The danger of October 7 is that Jews might again be defined primarily as victims. The October 8 Jew resists this trap. Our story is not solely one of suffering, but of survival, creativity, and resurgence.

Just as the Jewish people rebuilt after the Shoah — reviving communities, flourishing in the Diaspora, and establishing the State of Israel — the October 8 Jew insists that Hamas’s cruelty must be met not with despair, but with renewed Jewish flourishing. More Jewish life, more Jewish learning, more cultural creativity, more solidarity, and an unshakable insistence that Jews have a right to live, openly and proudly, as Jews.

October 8 as a Turning Point

Jewish identity has always been shaped by history’s crucibles. The Jew of 1945 emerged from the Shoah scarred but determined to survive.

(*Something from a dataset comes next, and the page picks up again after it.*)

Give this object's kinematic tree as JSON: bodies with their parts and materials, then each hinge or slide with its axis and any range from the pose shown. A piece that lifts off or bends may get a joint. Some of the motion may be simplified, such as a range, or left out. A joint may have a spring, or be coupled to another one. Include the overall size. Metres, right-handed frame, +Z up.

The Jew of 1948 emerged as sovereign, capable of defending and renewing the nation in its ancestral land. The Jew of October 8 emerges with a different awareness: that survival and sovereignty are not guarantees but responsibilities, and that Jewish clarity is indispensable in an age of distortion and denial.

The October 8 Jew is not hardened into bitterness but fortified by clarity. This Jew knows that Jewish existence is fragile but also indomitable. That the world may turn hostile, but the Jewish people will endure. That Jewish survival cannot be left to chance or charity, but must be safeguarded by Jewish resolve.

Conclusion: A Manifesto of Renewal

The October 8 Jew is the inheritor of a 3,000-year tradition of resilience. October 7 was meant to break us. October 8 must be remembered as the day we rose with new determination.

The October 8 Jew is awake.
The October 8 Jew is unapologetic.
The October 8 Jew is united.
The October 8 Jew is unafraid.

And in being all of these, the October 8 Jew ensures that Jewish life — in Israel and across the Diaspora — will not merely survive, but flourish.